Azhar began his career as a recruit in Harkat-ul-Mujahideen (HuM), a group formed to oppose the Soviets in Afghanistan. Having failed in basic military training he got marked for his knowledge of scriptures and teaching skills. His handlers inserted him in India shortly after demolition of the disputed structure in Ayodhya and he visited Ayodhya shortly afterwards, before proceeding to Kashmir. Restoring the mosque to its glory, he said, was his resolve. However, before he could do much, he was arrested.

Like his nephew, Umar Farooq, which the book gives graphic details about, the security forces did not realise his value while he was in captivity and finally released him in exchange of IC-814. One wonders if this had something to do with the shutting down of the Pakistan special operations desk of R&AW. Shortly after his release, JeM was formed by Masood.

The book also discusses in detail how intrepid BSF officials brought down Ghazi Baba, who was the mastermind of the Parliament attack. The brave officer who led the ops was badly injured in operations and is revealed for the first time.

The book introduces Noor Mohammed Tantray aka Noor Trali who facilitated Afzal Guru to pick terrorists who attacked the Indian Parliament. Noor was killed in 2017, and it was his brother Nisar who was extradited from UAE in 2019. Noor was trained in Jaish’s Rehman camp near Bagram air base in Afghanistan (this base was mainstay of coalition forces and has been vacated recently) and also visited the elite Al Farouq training base of Al Qaeda in Khost, Afghanistan. He even visited BJP HQ in 2003 to get membership and access to assassinate the party’s leaders.

Afzal Guru’s training by Tantray was eulogised by the Jaish mouthpiece, Al-Qalam. Sajjad Bhat, who owned the car used in Pulwama attack was an accomplice of Tantray and joined Jaish’s fidayeen group under the code name of Afzal Guru. Mudasir Khan and Sajjad Bhat who were involved in the attack on Lethpura camp of CRPF were instrumental in Pulwama also. A few days before the Pulwama attack, Nasir fled to the UAE.
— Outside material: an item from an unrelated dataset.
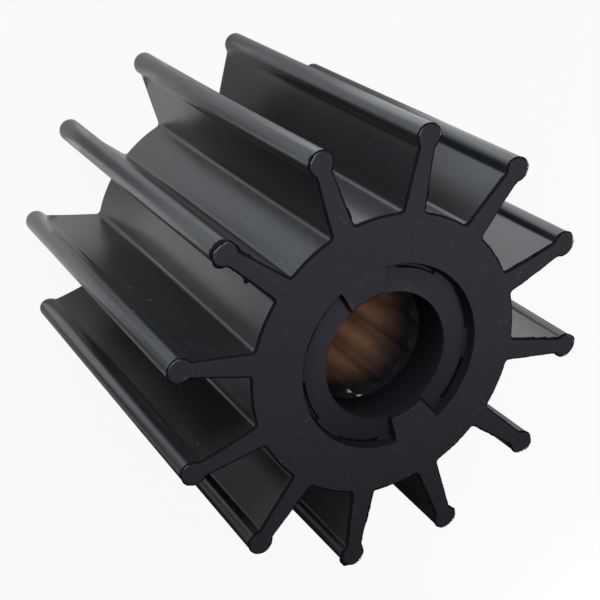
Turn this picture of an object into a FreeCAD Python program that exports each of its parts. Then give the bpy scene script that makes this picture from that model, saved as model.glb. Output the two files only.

Pulwama was meticulously planned. It was designed such that Pakistan could distance itself from the final result. This was done by selecting a native-turned-fidayeen for the act. It was sheer perseverance of the NIA investigators and an ode to their personal commitment, that they tracked every piece of equipment and people involved. More importantly, they established incontrovertibly that this was a Jaish operation directed by Masood Azhar’s immediate family.

Though the engine number and the chassis number of the car used for the fidayeen attack was filed off, using experts from Maruti, parts of the blown up car were traced and ownership tracked. Same with the damaged cell phones. Using experts of CERT-In, 100 GB of data was recovered. NIA tracked the house and the room where the suicide bomber rehearsed and got his video message shot. NIA could also track the person who dubbed for the suicide bomber. Establishment of identity of Umar Farooq, the nephew of Masood Azhar and son of one of the IC-814 hijackers gets revealed in vivid details.

The book reveals how young Kashmiris are radicalised. The Pulwama bomber was moved by the audio call of Masood Azhar for jihad in response to the killing of one of his nephews (and brother of Umar Farooq). Umar was trained in Helmand province of Afghanistan, a training arranged by his father who was Jaish’s liaison with the Taliban. He learnt about IEDs, drones, machine guns. The book also sheds light on how the Indian retaliation at Balakot deterred further action by Jaish as India was now sure to payback in kind on their home turf. With US vacating Afghanistan and Taliban gaining upper hand, new challenges would surely emerge for India.

Dr Sujeet Mishra is a railwayman and currently the OSD of the National Rail and Transportation Institute, which is in transition to become Gati Shakti Vishwavidyala, a central university.